Implementation Considerations for Success
While the benefits are substantial, a successful deployment requires careful attention to user adoption, security, and interoperability. Field workers must be involved early in the design and testing phases to ensure the app matches their real‑world workflows. Training should be hands‑on and focus on how the app makes their jobs easier, not just how to use the technology.
Data security is another critical factor. Rail infrastructure is part of a nation’s critical infrastructure, and any mobile app must comply with cybersecurity frameworks such as NIST 800‑53 or the EU NIS Directive.
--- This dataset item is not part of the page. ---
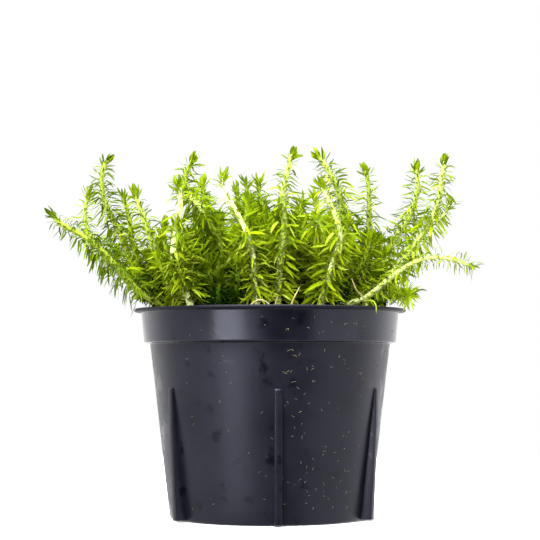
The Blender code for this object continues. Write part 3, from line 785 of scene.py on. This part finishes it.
def crumbs(rng, count):
    """Rough grains, each a squashed and turned copy of a small ball."""
    bm = bmesh.new()
    bmesh.ops.create_icosphere(bm, subdivisions=1, radius=MM)
    ball, faces = shape_of(bm)
    size = rng.uniform(*CRUMB_RADII, (count, 1, 1)) * rng.uniform(*CRUMB_ROUGH, (count, len(ball), 1))
    squash = rng.uniform(*CRUMB_SQUASH, (count, 3))
    grains = ball[None] * size * squash[:, None]
    turn = rng.uniform(0.0, math.tau, count)
    x = grains[..., 0] * np.cos(turn)[:, None] - grains[..., 1] * np.sin(turn)[:, None]
    y = grains[..., 0] * np.sin(turn)[:, None] + grains[..., 1] * np.cos(turn)[:, None]
    grains = np.stack([x, y, grains[..., 2]], axis=-1)
    return grains + on_peat(rng, count)[:, None] + (0.0, 0.0, CRUMB_LIFT), faces


def add_litter(growth, rng):
    """Fallen leaves in a loose layer on the peat, which keeps clear of the wall."""
    starts = on_peat(rng, LITTER)
    starts[:, 2] += LITTER_LIFT + LITTER_DEPTH * rng.random(LITTER) ** LITTER_PACKED
    heading = rng.uniform(0.0, math.tau, LITTER)
    lengths = rng.uniform(*LITTER_LENGTHS, LITTER)
    cuts = LEAF_CUTS[None, :] * lengths[:, None]
    bend = heading[:, None] + rng.normal(0.0, LITTER_BEND, LITTER)[:, None] * cuts
    rise = rng.normal(0.0, LITTER_BEND, LITTER)[:, None] * cuts
    centers = starts[:, None] + np.stack([np.cos(bend) * cuts, np.sin(bend) * cuts, rise], axis=-1)
    across = np.stack([-np.sin(bend), np.cos(bend), np.zeros_like(bend)], axis=-1)
    upper = np.broadcast_to(tuple(UP), across.shape)
    keep = (np.hypot(centers[..., 0], centers[..., 1]) < SOIL_RADIUS - LITTER_CLEAR).all(axis=1)
    wide = LITTER_HALF_WIDTH * LEAF_WIDTHS[None, :] * rng.uniform(*LITTER_WIDTHS, LITTER)[:, None]
    tone = np.column_stack([rng.random(LITTER), np.zeros(LITTER)])
    growth.lay(centers, across, upper, wide, tone, LITTER_SLOT, keep)


def add_peat():
    rng = np.random.default_rng(PEAT_SEED)
    growth = Growth()
    body, faces = peat_body()
    growth.add(body[None], faces, np.full((len(body), 2), 0.5), np.array([(0.3, 0.0)]), PEAT_SLOT)
    grains, faces = crumbs(rng, CRUMBS)
    tone = np.column_stack([rng.random(CRUMBS), np.zeros(CRUMBS)])
    growth.add(grains, faces, np.full((grains.shape[1], 2), 0.5), tone, PEAT_SLOT)
    for start in on_peat(rng, ROOTLETS):
        heading = rng.uniform(0.0, math.tau)
        bends = heading + np.cumsum(rng.normal(0.0, ROOTLET_TURN, ROOTLET_STEPS))
        rises = rng.normal(0.0, ROOTLET_RISE, ROOTLET_STEPS)
        steps = np.column_stack([np.cos(bends), np.sin(bends), rises]) * rng.uniform(*ROOTLET_LENGTHS)
        line = smooth_line([Vector(start) + Vector(step) for step in np.cumsum(steps, axis=0)])
        if np.hypot(line[:, 0], line[:, 1]).max() < SOIL_RADIUS - ROOTLET_CLEAR:
            line[:, 2] += ROOTLET_LIFT
            grow_stem(growth, line, np.full(len(line), ROOTLET_RADIUS), (0.9, 0.0), PEAT_SLOT)
    add_litter(growth, rng)
    peat = growth.build("peat", [peat_material(), litter_material()], PEAT_SHARP)
    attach(peat, "root")
    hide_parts("soil")


# Stems and leaves


def placed(x, z, depth):
    """The point at a depth that the camera sees at x and z of the pot's axis."""
    scale = (EYE_DISTANCE + depth) / EYE_DISTANCE
    return Vector((x * scale, depth, EYE_HEIGHT + (z - EYE_HEIGHT) * scale))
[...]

The app should encrypt data both at rest and in transit, support role‑based access control, and allow remote wipe of devices that are lost or stolen.
Finally, the app needs to integrate seamlessly with existing enterprise systems. A headless CMS or API‑first platform, such as Directus, can serve as the middleware that connects mobile data with back‑office maintenance, inventory, and reporting tools. This approach avoids vendor lock‑in and allows operators to evolve their IT ecosystem without rewriting the mobile application from scratch.
Conclusion
The railway maintenance mobile app is not a futuristic concept — it is a proven tool that forward‑thinking operators are deploying today. By digitizing checklists, enabling real‑time data capture, improving safety compliance, and feeding predictive analytics, these apps deliver measurable improvements in efficiency, cost, and reliability. Field workers gain a powerful ally that reduces administrative burden and helps them perform their jobs more safely and accurately. As rail networks continue to age and demand for capacity grows, the ability to maintain assets proactively will separate industry leaders from the rest. Implementing a mobile app is a decisive step toward that future, turning every inspection and repair into an opportunity to learn, improve, and protect.